I am in the sciences. I have an M.S. and I am currently working on a Ph.D.. My experience with advisers in the sciences is that they are all completely stressed out, wack job, bat-shit crazy assholes (my apologies to any advisers on the forum). My Masters adviser said extremely rude things to me on a regular basis, and my Ph.D. adviser is no better (possibly worse, actually). The last time I had a one-on-one meeting with him, he compared me to one of his Masters students and told me "If I were to compare you to [so-and-so Masters student who has done such-and-such amazing things] I would have to say that you didn't do very much this semester." He also said that taking care of my child is "a personal choice" (as if I can choose not to care for my kid if I want to) and that I shouldn't let it effect my work. I just had a meeting with him last night in which he told me that a recent draft abstract I sent to him for comments was "sloppy and half-assed" (his words exactly).

So, bottom line is, don't sweat it. Your adviser is just displaying the same asshole tendencies as every other adviser in the sciences. I get through it by telling myself that:

1. It probably has very little to do with me, but in reality is more a product of the fact that my adviser is completely stressed out for whatever reason (e.g. my adviser is currently about to come up for tenure review, and he has very little to show for his last year of work). I believe the short description for this is "Shit roles downhill.".

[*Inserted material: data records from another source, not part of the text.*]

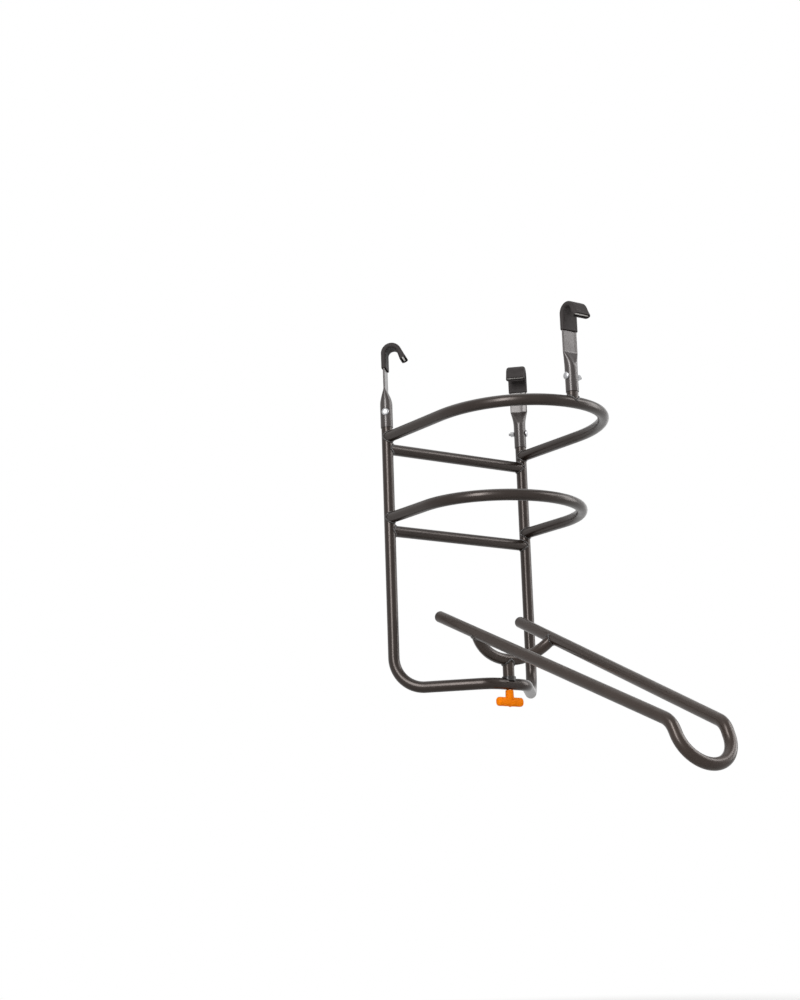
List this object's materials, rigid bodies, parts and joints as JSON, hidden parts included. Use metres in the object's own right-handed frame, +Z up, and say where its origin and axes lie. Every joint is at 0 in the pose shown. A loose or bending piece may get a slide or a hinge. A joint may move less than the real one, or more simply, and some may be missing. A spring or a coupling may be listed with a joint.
{
  "type": "basketball return",
  "caption": "Ball return that hangs under a basketball rim on hooks: the ball drops through tube hoops onto a swivelling rail chute, locked by a T knob below.",
  "frame": {"origin": "centre of the rim that the hooks hang on, in the middle plane of its round bar", "axes": "+Y towards the backboard, +X to the right as seen from the court, +Z up"},
  "size_m": [0.3928, 0.7925, 0.9676],
  "materials": {
    "powder_coat": "satin black powder coat with a brown tone",
    "arm_coat": "thin satin black coat, greyer on the pressed flats",
    "sleeve_vinyl": "matte dark grey soft sleeve",
    "zinc": "bright zinc plating",
    "saddle_steel": "satin black coat",
    "plug_plastic": "moulded black plastic",
    "knob_plastic": "moulded orange plastic"
  },
  "bodies": {
    "frame": {"u_frame": "powder_coat", "upper_hoop": "powder_coat", "lower_hoop": "powder_coat", "upper_crossbar": "powder_coat", "lower_crossbar": "powder_coat", "front_stub": "powder_coat", "hook_left": "arm_coat", "hook_right": "arm_coat", "hook_front": "arm_coat", "sleeve_left": "sleeve_vinyl", "sleeve_right": "sleeve_vinyl", "sleeve_front": "sleeve_vinyl", "bolt_left": "zinc", "bolt_right": "zinc", "bolt_front": "zinc", "nut_left": "zinc", "nut_right": "zinc", "nut_front": "zinc", "swivel_saddle": "saddle_steel"},
    "chute": {"chute_tube": "powder_coat", "end_plug_left": "plug_plastic", "end_plug_right": "plug_plastic", "cradle": "powder_coat", "stem": "powder_coat", "stem_insert": "saddle_steel"},
    "clamp": {"clamp_stud": "zinc"},
    "knob": {"t_knob": "knob_plastic"}
  },
  "joints": [
    {"name": "chute_swivel", "type": "hinge", "parent": "frame", "child": "chute", "pos_m": [0, 0.0285, -0.71], "axis": [0, 0, 1], "range_deg": [-87, 93]},
    {"name": "clamp_travel", "type": "slide", "parent": "frame", "child": "clamp", "axis": [0, 0, -1], "range_m": [0, 0.00126]},
    {"name": "knob_turn", "type": "hinge", "parent": "clamp", "child": "knob", "pos_m": [0, 0.0285, -0.7487], "axis": [0, 0, -1], "range_deg": [0, 360]}
  ],
  "couplings": [
    {"joint": "clamp_travel", "follows": "knob_turn", "m_per_rad": 0.00019894}
  ]
}
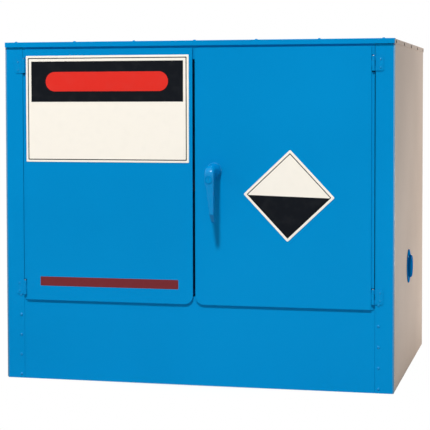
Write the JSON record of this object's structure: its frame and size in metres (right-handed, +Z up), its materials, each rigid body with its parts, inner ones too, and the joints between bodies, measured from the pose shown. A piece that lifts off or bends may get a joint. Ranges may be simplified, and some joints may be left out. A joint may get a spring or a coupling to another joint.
{
  "type": "dangerous goods storage cabinet",
  "caption": "Double-skinned steel cabinet for dangerous goods: hinged doors over a spill sump, a lever handle that throws latch rods, a slotted shelf and side vents.",
  "frame": {"origin": "on the floor, under the middle of the carcass footprint", "axes": "+X to the right of someone facing the doors, +Y towards the back, +Z up"},
  "size_m": [0.944, 0.7677, 0.805],
  "materials": {
    "blue_paint": "gloss powder coat",
    "stone_paint": "satin powder coat",
    "zinc_plate": "zinc plated",
    "steel_pin": "plain turned steel"
  },
  "bodies": {
    "carcass": {"stile_right": "blue_paint", "stile_left": "blue_paint", "header_rail": "blue_paint", "lower_front_panel": "blue_paint", "liner_right": "blue_paint", "liner_left": "blue_paint", "liner_back": "blue_paint", "liner_ceiling": "blue_paint", "sump_tray": "blue_paint", "vent_duct_low": "blue_paint", "vent_cap_low": "blue_paint", "vent_duct_high": "blue_paint", "vent_cap_high": "blue_paint", "hinge_frame_leaf_right_top": "blue_paint", "hinge_frame_leaf_right_bottom": "blue_paint", "hinge_frame_leaf_left_top": "blue_paint", "hinge_frame_leaf_left_bottom": "blue_paint", "side_panel_right": "stone_paint", "side_panel_left": "stone_paint", "back_panel": "stone_paint", "lid": "stone_paint", "base_panel": "stone_paint", "sump_bearer_front": "stone_paint", "sump_bearer_rear": "stone_paint", "shelf": "zinc_plate", "vent_screen_low": "zinc_plate", "vent_screen_high": "zinc_plate", "shelf_strip_right_front": "zinc_plate", "shelf_clip_right_front": "zinc_plate", "shelf_strip_right_rear": "zinc_plate", "shelf_clip_right_rear": "zinc_plate", "shelf_strip_left_front": "zinc_plate", "shelf_clip_left_front": "zinc_plate", "shelf_strip_left_rear": "zinc_plate", "shelf_clip_left_rear": "zinc_plate", "hinge_pin_right_top": "steel_pin", "hinge_pin_right_bottom": "steel_pin", "hinge_pin_left_top": "steel_pin", "hinge_pin_left_bottom": "steel_pin"},
    "left_door": {"door_outer_pan_left": "blue_paint", "door_inner_pan_left": "blue_paint", "hinge_door_leaf_left_top": "blue_paint", "hinge_door_leaf_left_bottom": "blue_paint", "bolt_guide_upper": "zinc_plate", "bolt_guide_lower": "zinc_plate"},
    "right_door": {"door_outer_pan_right": "blue_paint", "door_inner_pan_right": "blue_paint", "hinge_door_leaf_right_top": "blue_paint", "hinge_door_leaf_right_bottom": "blue_paint", "handle_rose": "blue_paint", "rod_guide_upper": "zinc_plate", "rod_guide_lower": "zinc_plate"},
    "handle": {"lever_handle": "blue_paint", "handle_spindle": "zinc_plate", "latch_cam": "zinc_plate"},
    "lock_barrel": {"lock_barrel": "blue_paint"},
    "latch_rod_upper": {"latch_rod_upper": "zinc_plate"},
    "latch_rod_lower": {"latch_rod_lower": "zinc_plate"},
    "flush_bolt_upper": {"flush_bolt_upper": "zinc_plate"},
    "flush_bolt_lower": {"flush_bolt_lower": "zinc_plate"}
  },
  "joints": [
    {"name": "left_door_hinge", "type": "hinge", "parent": "carcass", "child": "left_door", "pos_m": [-0.4168, -0.3572, 0.4845], "axis": [0, 0, -1], "range_deg": [0, 110]},
    {"name": "right_door_hinge", "type": "hinge", "parent": "carcass", "child": "right_door", "pos_m": [0.4168, -0.3572, 0.4845], "axis": [0, 0, 1], "range_deg": [0, 110]},
    {"name": "handle_turn", "type": "hinge", "parent": "right_door", "child": "handle", "pos_m": [0.0485, -0.361, 0.504], "axis": [0, -1, 0], "range_deg": [0, 90]},
    {"name": "lock_turn", "type": "hinge", "parent": "handle", "child": "lock_barrel", "pos_m": [0.0478, -0.407, 0.485], "axis": [0, -1, 0], "range_deg": [0, 90]},
    {"name": "latch_rod_upper_slide", "type": "slide", "parent": "right_door", "child": "latch_rod_upper", "axis": [0, 0, 1], "range_m": [0, 0.012]},
    {"name": "latch_rod_lower_slide", "type": "slide", "parent": "right_door", "child": "latch_rod_lower", "axis": [0, 0, -1], "range_m": [0, 0.012]},
    {"name": "flush_bolt_upper_slide", "type": "slide", "parent": "left_door", "child": "flush_bolt_upper", "axis": [0, 0, 1], "range_m": [0, 0.012]},
    {"name": "flush_bolt_lower_slide", "type": "slide", "parent": "left_door", "child": "flush_bolt_lower", "axis": [0, 0, -1], "range_m": [0, 0.012]}
  ],
  "couplings": [
    {"joint": "latch_rod_upper_slide", "follows": "handle_turn", "m_per_rad": 0.0076394},
    {"joint": "latch_rod_lower_slide", "follows": "handle_turn", "m_per_rad": 0.0076394}
  ]
}
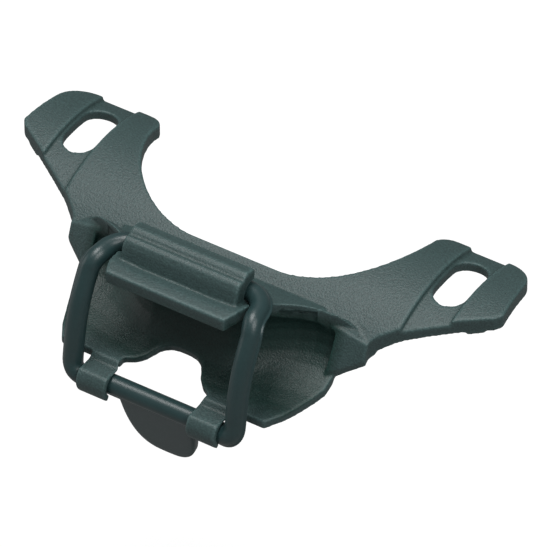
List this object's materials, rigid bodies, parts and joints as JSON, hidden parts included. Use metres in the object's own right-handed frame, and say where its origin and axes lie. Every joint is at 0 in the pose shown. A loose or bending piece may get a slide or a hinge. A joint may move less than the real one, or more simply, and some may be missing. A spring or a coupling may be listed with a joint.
{
  "type": "bike pump holder",
  "caption": "Moulded holder that bolts to a bicycle frame tube under the bottle cage and grips a mini pump in a scooped cradle with a hooked rubber ring and pull tab",
  "frame": {"origin": "midway between the two cage bolts, on the line along the top of the frame tube", "axes": "X along the frame tube, Y from the pump side (front) to the cove side (back), Z away from the frame tube"},
  "size_m": [0.0826, 0.0439, 0.0333],
  "materials": {
    "body_plastic": "dark grey-green moulded plastic with a fine grain",
    "ring_rubber": "smooth dark grey-green rubber with a soft sheen"
  },
  "bodies": {
    "holder": {"holder_body": "body_plastic"},
    "strap": {"strap_ring": "ring_rubber"}
  },
  "joints": [
    {"name": "strap_swing", "type": "hinge", "parent": "holder", "child": "strap", "pos_m": [0, -0.0209, 0.0056], "axis": [-1, 0, 0], "range_deg": [0, 110], "deforming": ["strap_ring"]}
  ]
}
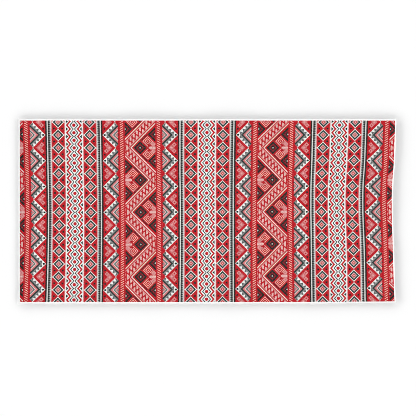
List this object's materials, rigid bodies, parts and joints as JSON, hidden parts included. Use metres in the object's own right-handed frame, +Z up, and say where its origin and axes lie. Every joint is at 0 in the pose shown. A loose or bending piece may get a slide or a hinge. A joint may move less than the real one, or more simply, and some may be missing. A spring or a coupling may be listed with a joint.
{
  "type": "beach towel",
  "caption": "Rectangular terry beach towel laid out flat, with a stitched hem all round and a printed face of folk-style geometric bands.",
  "frame": {"origin": "on the surface that the towel lies on, under the middle of its outline", "axes": "+X along the towel's length, +Y across its width, +Z up out of the printed face"},
  "size_m": [1.85, 0.9051, 0.0099],
  "materials": {
    "terry_cloth": "matte printed velour face, white looped terry back and white hem"
  },
  "bodies": {
    "root": {"towel": "terry_cloth"}
  },
  "joints": []
}
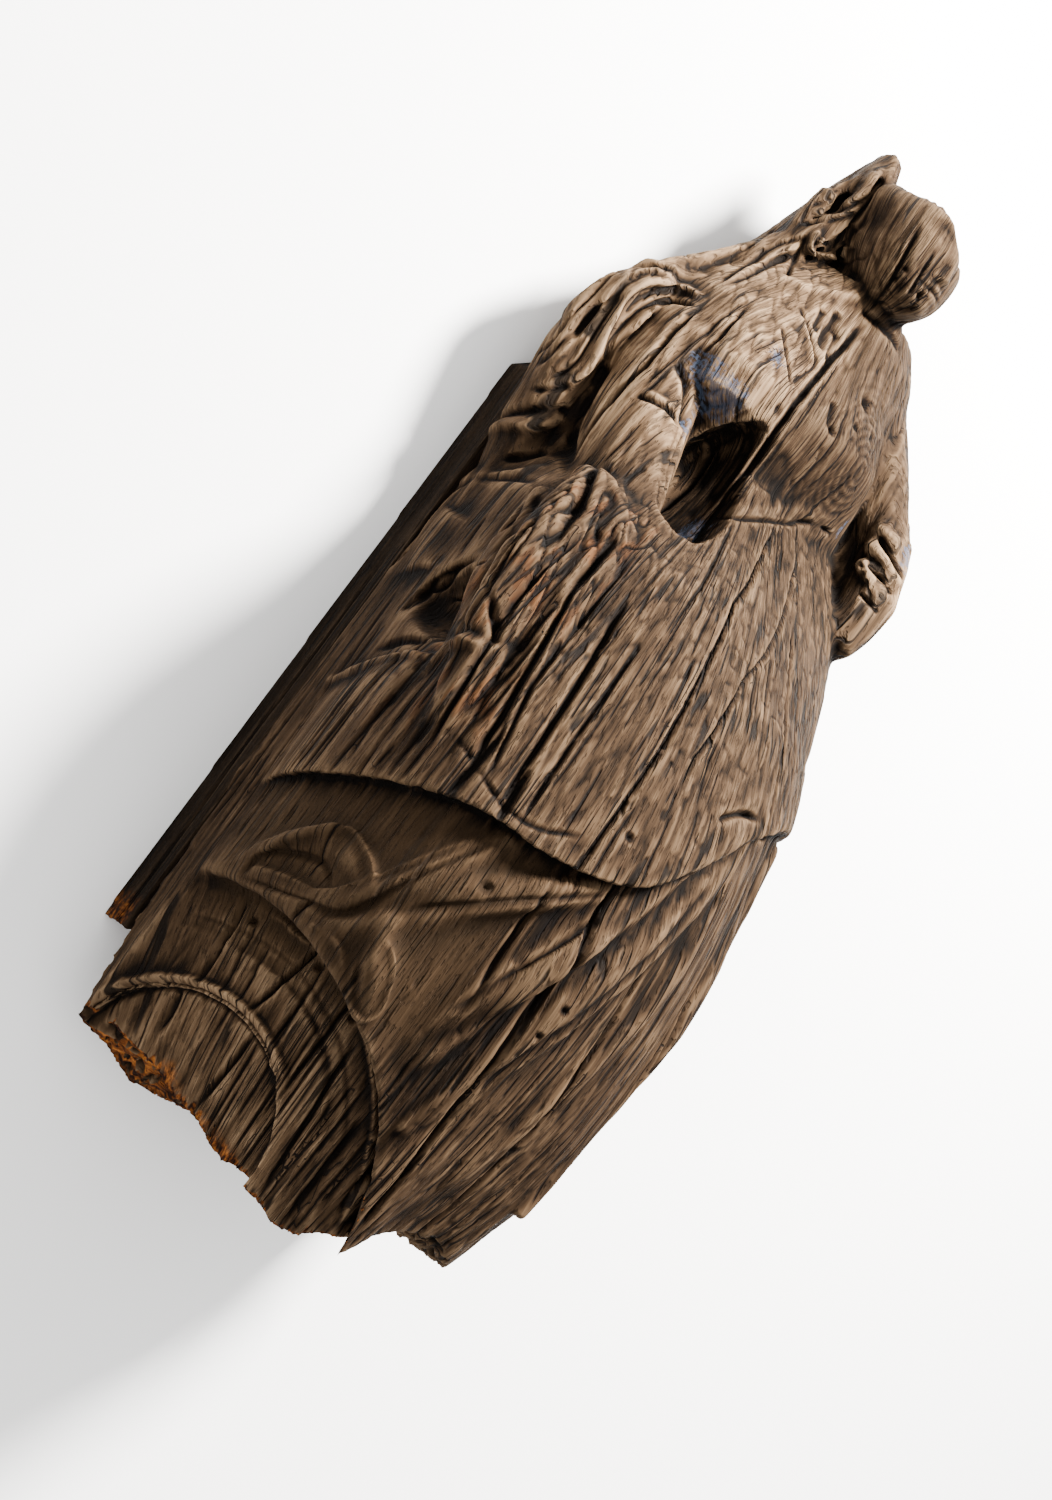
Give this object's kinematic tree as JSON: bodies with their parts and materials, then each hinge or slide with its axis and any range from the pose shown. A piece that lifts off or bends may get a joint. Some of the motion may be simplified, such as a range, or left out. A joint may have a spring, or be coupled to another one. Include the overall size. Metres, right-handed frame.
{
  "type": "ship figurehead",
  "caption": "Weathered carved-wood ship figurehead: a full-length woman with long hair and draped skirt, a scroll at the broken foot and a plank behind for the stem, lying on its back.",
  "frame": {"origin": "middle of the backing plank's flat rear face, the face that met the ship's stem", "axes": "+X to the figure's left, +Y along the timber to her head, +Z to her front"},
  "size_m": [0.6862, 1.5864, 0.4828],
  "materials": {
    "old_timber": "bare, grey-brown, deeply cracked",
    "plank_timber": "bare, dark grey-brown, cracked"
  },
  "bodies": {
    "root": {"figurehead": "old_timber", "back_plank": "plank_timber"}
  },
  "joints": []
}
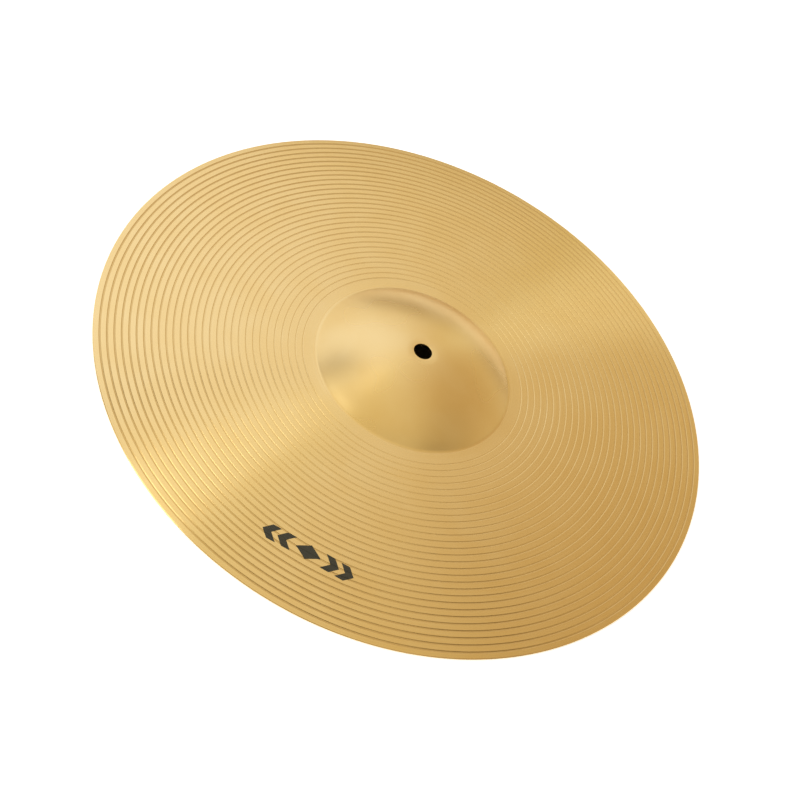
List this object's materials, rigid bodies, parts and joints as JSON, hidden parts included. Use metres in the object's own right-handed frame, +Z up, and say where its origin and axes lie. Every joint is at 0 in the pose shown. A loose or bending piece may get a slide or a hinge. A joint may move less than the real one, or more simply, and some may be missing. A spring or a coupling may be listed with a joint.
{
  "type": "crash cymbal",
  "caption": "Thin round brass cymbal with a raised bell, a centre hole, a grooved domed bow and a small printed ornament near the rim.",
  "frame": {"origin": "on the cymbal's axis, in the plane that its rim rests on", "axes": "+Z up along the axis, towards the top of the bell; the printed ornament lies towards -Y and its row runs along X"},
  "size_m": [0.4064, 0.4064, 0.0398],
  "materials": {
    "brass": "lathe-turned satin",
    "ink": "screen-printed ink"
  },
  "bodies": {
    "root": {"cymbal": "brass", "printed_mark": "ink"}
  },
  "joints": []
}
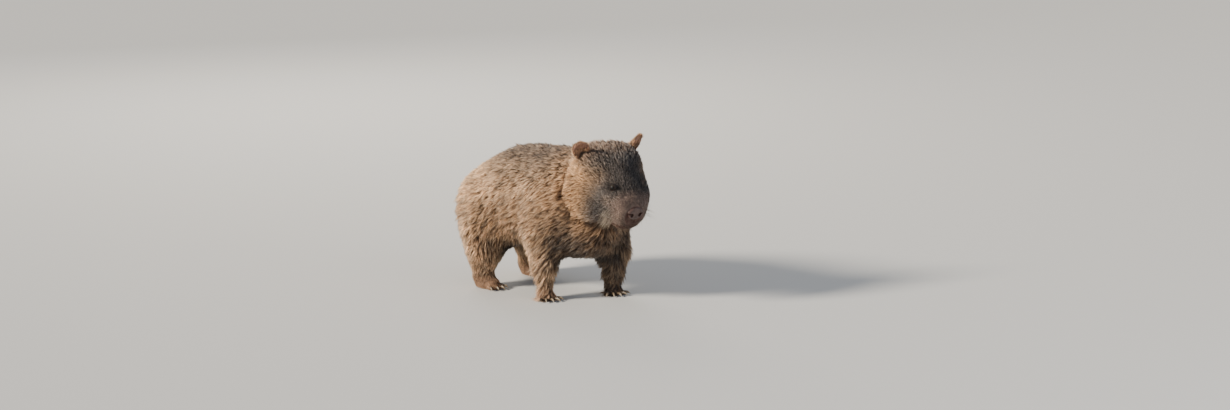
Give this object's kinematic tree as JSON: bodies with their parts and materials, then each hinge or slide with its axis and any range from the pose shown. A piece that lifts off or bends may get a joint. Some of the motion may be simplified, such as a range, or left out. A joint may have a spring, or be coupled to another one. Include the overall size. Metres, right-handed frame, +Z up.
{
  "type": "standing wombat",
  "caption": "Life-size still model of a bare-nosed wombat in mid-step, with a coarse brown coat, a broad blunt head, short ears and strong claws.",
  "frame": {"origin": "on the floor, under the middle of the animal's box", "axes": "+X towards the nose, +Y towards the animal's left side, +Z up"},
  "size_m": [0.6188, 0.2864, 0.4032],
  "materials": {
    "coat": "coarse fur, grey-brown with golden tips",
    "eye": "wet and glossy, nearly black",
    "nose": "bare leathery skin, faintly moist",
    "claw": "worn horn"
  },
  "bodies": {
    "root": {"torso": "coat", "neck": "coat", "head": "coat", "ear_right": "coat", "ear_left": "coat", "tail": "coat", "foreleg_right": "coat", "foreleg_left": "coat", "hindleg_right": "coat", "hindleg_left": "coat", "eye_right": "eye", "eye_left": "eye", "nose": "nose", "foreclaw_right_1": "claw", "foreclaw_right_2": "claw", "foreclaw_right_3": "claw", "foreclaw_right_4": "claw", "foreclaw_right_5": "claw", "foreclaw_left_1": "claw", "foreclaw_left_2": "claw", "foreclaw_left_3": "claw", "foreclaw_left_4": "claw", "foreclaw_left_5": "claw", "hindclaw_right_1": "claw", "hindclaw_right_2": "claw", "hindclaw_right_3": "claw", "hindclaw_right_4": "claw", "hindclaw_left_1": "claw", "hindclaw_left_2": "claw", "hindclaw_left_3": "claw", "hindclaw_left_4": "claw"}
  },
  "joints": []
}
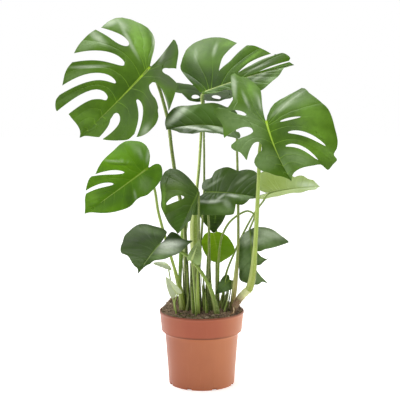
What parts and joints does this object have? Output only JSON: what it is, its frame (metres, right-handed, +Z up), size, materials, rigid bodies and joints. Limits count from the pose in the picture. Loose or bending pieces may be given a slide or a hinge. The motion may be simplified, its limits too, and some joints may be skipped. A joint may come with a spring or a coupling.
{
  "type": "potted monstera",
  "caption": "Swiss cheese plant with split and holed heart-shaped leaves on long arching stalks, growing from soil in a round terracotta-coloured nursery pot.",
  "frame": {"origin": "middle of the pot's flat underside, on the surface it stands on", "axes": "+Z up along the pot's axis; -Y is the front, the side with most leaf faces; +X to the right seen from the front"},
  "size_m": [0.7353, 0.4193, 1.0229],
  "materials": {
    "terracotta_plastic": "satin moulded polypropylene, terracotta colour",
    "soil": "loose dark potting soil with wood fibre",
    "leaf": "smooth waxy leaf, satin gloss",
    "dark_leaf": "smooth waxy leaf, satin gloss, dark green",
    "young_leaf": "thin young leaf, yellow-green",
    "pale_leaf": "matt pale leaf underside",
    "stalk": "smooth green leaf stalk",
    "pale_stalk": "smooth pale green rolled leaf",
    "rhizome": "dull ringed stem bark",
    "root": "dry tan root skin"
  },
  "bodies": {
    "root": {"pot": "terracotta_plastic", "leaf_upper_left": "leaf", "stalk_upper_left": "stalk", "leaf_upper_middle": "leaf", "stalk_upper_middle": "stalk", "leaf_middle": "dark_leaf", "stalk_middle": "stalk", "leaf_upper_right": "leaf", "stalk_upper_right": "stalk", "leaf_left": "leaf", "stalk_left": "stalk", "leaf_right": "pale_leaf", "stalk_right": "stalk", "leaf_front_left": "dark_leaf", "stalk_front_left": "stalk", "leaf_front_right": "dark_leaf", "stalk_front_right": "stalk", "leaf_lower_left": "dark_leaf", "stalk_lower_left": "stalk", "leaf_lower_right": "dark_leaf", "stalk_lower_right": "stalk", "leaf_inner_bright": "young_leaf", "stalk_inner_bright": "stalk", "leaf_inner_low": "dark_leaf", "stalk_inner_low": "stalk", "leaf_sprout": "pale_leaf", "stalk_sprout": "stalk", "leaf_sprout_folded": "pale_leaf", "stalk_sprout_folded": "stalk", "leaf_inner_pale": "leaf", "stalk_inner_pale": "stalk", "leaf_inner_dark": "dark_leaf", "stalk_inner_dark": "stalk", "leaf_back": "dark_leaf", "stalk_back": "stalk", "leaf_rolled": "pale_stalk", "rhizome": "rhizome", "aerial_root": "root", "soil": "soil"}
  },
  "joints": []
}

2. I think of grad school as "academic bootcamp" and my advisers as "academic drill seargents". Their job is basically to "beat you into shape" academically speaking, and they can't accomplish this by "being nice". You wouldn't expect a military drill seargent to "be nice" to his cadets, so why expect an academic drill seargent to be that way?

So, just suck it up, put your head down and do what you have to do. Recognize your adviser's BS as BS, learn whatever lesson you think this BS might be able to teach you (but know that sometimes, BS is just BS), and let the rest slide off like so much runny shit off a hot tin roof. ;)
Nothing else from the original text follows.